Have you ever opened a new Live Set, pondering the blank slate of an empty Session View window, wondering how to begin? Or, not knowing how to get from that first spark of inspiration to a finished piece of music. The fact is, despite all the music tools and technology at our disposal nowadays, making music remains as difficult as ever.
Dennis DeSantis, is Ableton’s Head of Documentation, tackles this subject of his new book entitled “Making Music – 74 Creative Strategies for Electronic Music Producers”. The book is not an expanded Live user’s manual. Instead, as the title implies, it’s meant to help you actually make music – Dennis shares concrete tips for solving musical problems, making progress, and (most importantly) finishing what you start. Regardless of what DAW, software or hardware you use.
What is the book?
Making Music is divided into three sections, the first of which deals with problems (and solutions) at the beginning stages of the music-making process. It presents a systematic, concrete set of patterns that you can use when making music in order to move forward.
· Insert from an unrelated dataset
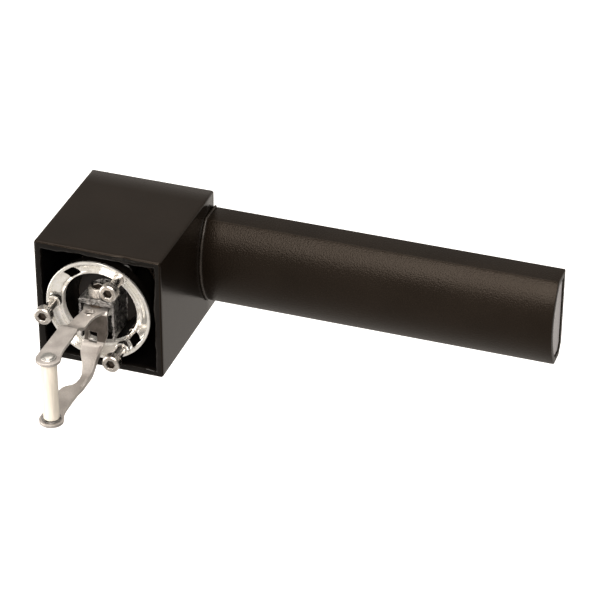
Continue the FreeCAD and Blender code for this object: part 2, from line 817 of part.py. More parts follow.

Each pattern is presented in the following way:
- A problem is stated. A problem is a roadblock that stops you from making progress with a particular piece of music. The problems in this book are real-world situations—you’ll likely recognize many of them as things that have held you back in the past. A problem might appear at the beginning (e.g., you don’t know how to start), in the middle (e.g., you’ve created lots of material but don’t know how to organize it), or near the end (e.g., you keep making changes and can’t decide how to finish).
- The problem is explained in more detail via examples and (sometimes) references to other patterns.
- A solution is provided. A solution is a concrete instruction or small set of instructions that will solve the stated problem. Like the problems, the solutions are also real; if you apply the solution, the problem will be solved. Note that this requires you to actually do the solution; in most cases, reading it won’t be enough to move you forward. Making Music can show you the way, but you still need to do the work.
- The solution is explained in more detail via examples and (sometimes) references to other patterns.
Who is this book for?
If you make original music using computers and you’ve ever found yourself struggling to complete your musical projects, Making Music was written for you. While many of the patterns discussed here can probably be modified or directly applied to other types of music-making (such as composing for rock bands or string quartets), the goal of this book is to solve the specific problems that people have when working with machines, rather than with instruments or other people.
Who’s the author?
Dennis is a musician with a background in a variety of different worlds. He studies classical composition, music theory, and percussion, although these days he primarily writes electronic music in the direction of house and techno. He grew up just outside of Detroit, and all of the amazing music that came from and through that city was a big influence in his early musical development. Although this book aims to be as genre-neutral as possible, it’s very much written from his personal perspective—the things he talks about here are a reflection of things he actually thinks about and employ in my own music.